Where the decision is set aside

  • Where the outcome of a review is that a decision is set aside, the First-tier Tribunal will then either re-decide the matter under section 9(5)(a) or refer it to the Upper Tribunal for it to re-decide under section 9(5)(b).

The paradigm case

Concluding his judgment, Martin Rodger QC observed: “Had the LVT in this case received an application for permission to appeal its decision after 1 July 2013, on the grounds that it had overlooked the binding decision of the Tribunal in the Botterill case, this would have been a clear case in which the power to review the decision and set it aside could swiftly have been exercised by the LVT. The delay and expense of this appeal would have been avoided, and the merits of the application could promptly have been reconsidered by the same tribunal”.

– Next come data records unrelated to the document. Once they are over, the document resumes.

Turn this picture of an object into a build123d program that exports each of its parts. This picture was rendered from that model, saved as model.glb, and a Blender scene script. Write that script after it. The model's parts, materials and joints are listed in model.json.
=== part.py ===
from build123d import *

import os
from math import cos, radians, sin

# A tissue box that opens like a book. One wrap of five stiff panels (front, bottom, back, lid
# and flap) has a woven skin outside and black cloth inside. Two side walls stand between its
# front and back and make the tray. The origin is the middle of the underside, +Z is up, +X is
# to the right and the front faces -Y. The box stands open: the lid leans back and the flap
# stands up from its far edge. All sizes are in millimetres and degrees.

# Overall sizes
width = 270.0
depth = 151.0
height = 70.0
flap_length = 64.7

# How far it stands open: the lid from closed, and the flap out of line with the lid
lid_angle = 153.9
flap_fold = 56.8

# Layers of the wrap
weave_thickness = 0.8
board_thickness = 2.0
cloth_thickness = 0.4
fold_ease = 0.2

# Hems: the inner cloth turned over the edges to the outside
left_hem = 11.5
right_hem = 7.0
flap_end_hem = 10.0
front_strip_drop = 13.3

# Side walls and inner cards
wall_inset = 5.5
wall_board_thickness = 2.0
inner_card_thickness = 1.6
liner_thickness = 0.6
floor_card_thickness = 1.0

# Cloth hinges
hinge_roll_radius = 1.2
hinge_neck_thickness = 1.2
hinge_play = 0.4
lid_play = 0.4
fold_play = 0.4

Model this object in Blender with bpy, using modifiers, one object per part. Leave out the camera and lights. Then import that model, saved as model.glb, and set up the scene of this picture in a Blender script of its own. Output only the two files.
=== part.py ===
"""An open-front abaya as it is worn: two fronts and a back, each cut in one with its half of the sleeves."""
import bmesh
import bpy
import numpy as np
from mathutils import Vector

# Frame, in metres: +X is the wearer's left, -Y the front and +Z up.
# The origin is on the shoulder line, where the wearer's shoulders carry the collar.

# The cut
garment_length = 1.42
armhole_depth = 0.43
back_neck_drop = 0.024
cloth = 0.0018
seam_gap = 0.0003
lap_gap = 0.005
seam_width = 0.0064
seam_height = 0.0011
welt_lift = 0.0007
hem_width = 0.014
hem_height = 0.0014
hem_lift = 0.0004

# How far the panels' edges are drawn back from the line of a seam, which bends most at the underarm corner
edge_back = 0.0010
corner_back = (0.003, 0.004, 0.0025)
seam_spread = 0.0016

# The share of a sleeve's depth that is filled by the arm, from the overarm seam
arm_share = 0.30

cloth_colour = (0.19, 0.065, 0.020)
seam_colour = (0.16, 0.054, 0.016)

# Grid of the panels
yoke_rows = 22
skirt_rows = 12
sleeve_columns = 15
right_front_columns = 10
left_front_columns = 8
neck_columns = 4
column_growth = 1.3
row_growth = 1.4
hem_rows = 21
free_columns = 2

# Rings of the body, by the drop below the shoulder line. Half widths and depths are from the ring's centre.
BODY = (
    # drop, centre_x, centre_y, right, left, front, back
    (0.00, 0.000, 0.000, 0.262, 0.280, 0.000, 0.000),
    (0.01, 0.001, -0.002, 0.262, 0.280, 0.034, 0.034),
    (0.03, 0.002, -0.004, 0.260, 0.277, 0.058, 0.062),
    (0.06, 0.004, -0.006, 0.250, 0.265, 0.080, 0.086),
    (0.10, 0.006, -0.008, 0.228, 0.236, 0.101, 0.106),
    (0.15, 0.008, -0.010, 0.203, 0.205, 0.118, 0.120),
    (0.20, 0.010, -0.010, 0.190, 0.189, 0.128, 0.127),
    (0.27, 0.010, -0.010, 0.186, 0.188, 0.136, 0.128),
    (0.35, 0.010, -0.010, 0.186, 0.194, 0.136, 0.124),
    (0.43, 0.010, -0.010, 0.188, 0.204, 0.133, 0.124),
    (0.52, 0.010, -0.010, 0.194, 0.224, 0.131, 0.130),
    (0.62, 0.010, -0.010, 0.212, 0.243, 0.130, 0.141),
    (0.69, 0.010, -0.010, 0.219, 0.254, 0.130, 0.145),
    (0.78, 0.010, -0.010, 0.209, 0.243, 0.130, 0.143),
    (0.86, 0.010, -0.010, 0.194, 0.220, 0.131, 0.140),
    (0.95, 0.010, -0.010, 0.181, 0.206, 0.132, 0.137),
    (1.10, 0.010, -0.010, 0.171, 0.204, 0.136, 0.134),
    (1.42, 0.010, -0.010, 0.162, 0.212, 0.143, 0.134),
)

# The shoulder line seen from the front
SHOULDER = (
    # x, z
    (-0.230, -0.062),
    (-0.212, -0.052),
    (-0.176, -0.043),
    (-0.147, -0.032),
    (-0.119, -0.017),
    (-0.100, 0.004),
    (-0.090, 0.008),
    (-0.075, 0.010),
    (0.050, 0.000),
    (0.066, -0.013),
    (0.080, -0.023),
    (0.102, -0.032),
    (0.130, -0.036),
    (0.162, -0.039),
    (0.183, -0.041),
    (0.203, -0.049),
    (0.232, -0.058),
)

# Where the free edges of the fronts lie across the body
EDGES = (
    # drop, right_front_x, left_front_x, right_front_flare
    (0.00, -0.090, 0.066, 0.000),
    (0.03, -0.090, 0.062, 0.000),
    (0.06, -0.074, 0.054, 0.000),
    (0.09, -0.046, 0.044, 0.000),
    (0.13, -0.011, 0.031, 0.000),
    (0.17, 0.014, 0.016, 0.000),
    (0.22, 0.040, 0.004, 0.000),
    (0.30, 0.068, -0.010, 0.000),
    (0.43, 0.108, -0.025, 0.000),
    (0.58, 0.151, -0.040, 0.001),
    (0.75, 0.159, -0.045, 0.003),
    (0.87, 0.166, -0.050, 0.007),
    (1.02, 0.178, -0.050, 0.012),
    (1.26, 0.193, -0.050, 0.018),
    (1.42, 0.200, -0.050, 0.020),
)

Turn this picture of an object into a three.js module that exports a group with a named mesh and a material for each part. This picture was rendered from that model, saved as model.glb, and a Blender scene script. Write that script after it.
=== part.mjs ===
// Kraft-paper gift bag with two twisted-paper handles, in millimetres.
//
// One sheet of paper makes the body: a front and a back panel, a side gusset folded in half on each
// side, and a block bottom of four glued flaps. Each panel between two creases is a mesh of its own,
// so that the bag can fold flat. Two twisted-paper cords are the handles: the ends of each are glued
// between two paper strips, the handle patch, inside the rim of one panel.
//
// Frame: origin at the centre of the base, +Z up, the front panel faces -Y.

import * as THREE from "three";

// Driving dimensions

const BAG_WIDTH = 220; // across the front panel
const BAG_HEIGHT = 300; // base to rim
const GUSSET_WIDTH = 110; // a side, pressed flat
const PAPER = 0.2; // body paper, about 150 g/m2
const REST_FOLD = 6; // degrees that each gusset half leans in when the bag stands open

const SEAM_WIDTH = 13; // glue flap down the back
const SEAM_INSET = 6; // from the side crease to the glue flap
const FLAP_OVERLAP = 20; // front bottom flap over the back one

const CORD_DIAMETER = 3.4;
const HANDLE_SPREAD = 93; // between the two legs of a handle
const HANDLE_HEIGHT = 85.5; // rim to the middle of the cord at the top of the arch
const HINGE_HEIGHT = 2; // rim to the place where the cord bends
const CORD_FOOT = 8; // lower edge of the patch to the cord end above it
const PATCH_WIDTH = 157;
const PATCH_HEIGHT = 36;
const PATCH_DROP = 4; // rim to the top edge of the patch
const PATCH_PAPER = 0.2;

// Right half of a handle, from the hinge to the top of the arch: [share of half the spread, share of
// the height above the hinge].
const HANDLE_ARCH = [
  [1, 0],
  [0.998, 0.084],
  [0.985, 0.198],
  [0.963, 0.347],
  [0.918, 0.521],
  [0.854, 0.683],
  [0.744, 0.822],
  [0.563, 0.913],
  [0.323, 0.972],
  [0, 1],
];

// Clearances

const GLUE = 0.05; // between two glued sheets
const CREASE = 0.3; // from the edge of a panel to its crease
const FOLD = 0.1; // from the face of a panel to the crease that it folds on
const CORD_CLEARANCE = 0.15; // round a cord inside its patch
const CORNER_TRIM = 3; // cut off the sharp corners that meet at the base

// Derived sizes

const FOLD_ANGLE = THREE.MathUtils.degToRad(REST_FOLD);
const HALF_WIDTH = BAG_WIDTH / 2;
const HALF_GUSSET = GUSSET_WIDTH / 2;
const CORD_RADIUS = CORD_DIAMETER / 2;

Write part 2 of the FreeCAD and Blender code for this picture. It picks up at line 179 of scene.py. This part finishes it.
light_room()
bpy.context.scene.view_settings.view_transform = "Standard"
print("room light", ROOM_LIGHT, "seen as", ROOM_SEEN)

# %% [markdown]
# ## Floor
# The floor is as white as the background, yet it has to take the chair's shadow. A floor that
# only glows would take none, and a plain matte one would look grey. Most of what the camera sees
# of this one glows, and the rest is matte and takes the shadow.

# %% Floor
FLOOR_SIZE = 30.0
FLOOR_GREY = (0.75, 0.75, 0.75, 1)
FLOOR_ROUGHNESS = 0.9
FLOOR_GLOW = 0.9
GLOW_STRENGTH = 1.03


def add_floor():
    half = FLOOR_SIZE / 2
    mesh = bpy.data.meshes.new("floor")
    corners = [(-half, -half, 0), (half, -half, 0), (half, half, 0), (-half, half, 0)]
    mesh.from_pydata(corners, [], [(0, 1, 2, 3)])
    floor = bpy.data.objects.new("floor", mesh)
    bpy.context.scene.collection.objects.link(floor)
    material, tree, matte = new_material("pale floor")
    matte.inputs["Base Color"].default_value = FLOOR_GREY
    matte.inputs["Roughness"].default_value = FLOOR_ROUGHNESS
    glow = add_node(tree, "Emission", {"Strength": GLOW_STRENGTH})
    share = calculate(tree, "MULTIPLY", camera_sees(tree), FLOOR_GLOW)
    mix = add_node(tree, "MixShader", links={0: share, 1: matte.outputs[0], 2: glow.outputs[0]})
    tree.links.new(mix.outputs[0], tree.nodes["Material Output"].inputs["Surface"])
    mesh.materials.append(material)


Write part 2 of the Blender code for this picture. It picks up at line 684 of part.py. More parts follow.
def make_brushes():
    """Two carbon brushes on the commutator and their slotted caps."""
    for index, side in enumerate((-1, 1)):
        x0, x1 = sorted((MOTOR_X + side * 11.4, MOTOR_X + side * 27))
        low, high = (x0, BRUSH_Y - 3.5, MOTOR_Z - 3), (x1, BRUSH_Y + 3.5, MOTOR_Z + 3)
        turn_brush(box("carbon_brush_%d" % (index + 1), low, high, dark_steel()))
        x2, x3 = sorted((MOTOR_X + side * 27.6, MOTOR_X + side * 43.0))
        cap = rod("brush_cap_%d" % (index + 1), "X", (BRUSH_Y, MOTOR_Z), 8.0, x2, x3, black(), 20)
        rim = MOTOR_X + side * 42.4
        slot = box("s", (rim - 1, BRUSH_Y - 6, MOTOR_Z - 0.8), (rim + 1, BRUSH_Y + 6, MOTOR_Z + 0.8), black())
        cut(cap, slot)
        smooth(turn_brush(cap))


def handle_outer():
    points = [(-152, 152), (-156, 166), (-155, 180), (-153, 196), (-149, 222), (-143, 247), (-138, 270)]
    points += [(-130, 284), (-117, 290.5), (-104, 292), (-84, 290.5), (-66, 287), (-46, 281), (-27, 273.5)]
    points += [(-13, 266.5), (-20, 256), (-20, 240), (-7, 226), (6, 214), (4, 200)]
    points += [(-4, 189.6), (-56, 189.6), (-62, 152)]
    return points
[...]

It could be said that the link from Dr Scriven’s case in the LVT to a discussion of the First-tier Tribunal’s new review power is not completely seamless. To my mind however, the odd rusty rivet can only give more character to the procedural engine which informs both the style and the substance of this decision.

Looking at the content of the guidance, for me one of the most useful pointers here is the indication that it is only really when things have gone truly pear-shaped that the First-tier Tribunal is most likely to exercise its new power. If the law is unclear, as I read the Deputy President’s decision, the grant of permission to appeal is the answer.

The references to cases in the other Upper Tribunals are comforting. Whilst I appreciate that an Upper Tribunal decision does rather suggest that something has gone askew at First-tier level, it is heartening to know that other First-tier Tribunal jurisdictions have been working with the review process without collapse (that I have heard of) since 2008.

Fingers crossed for the Property Chamber.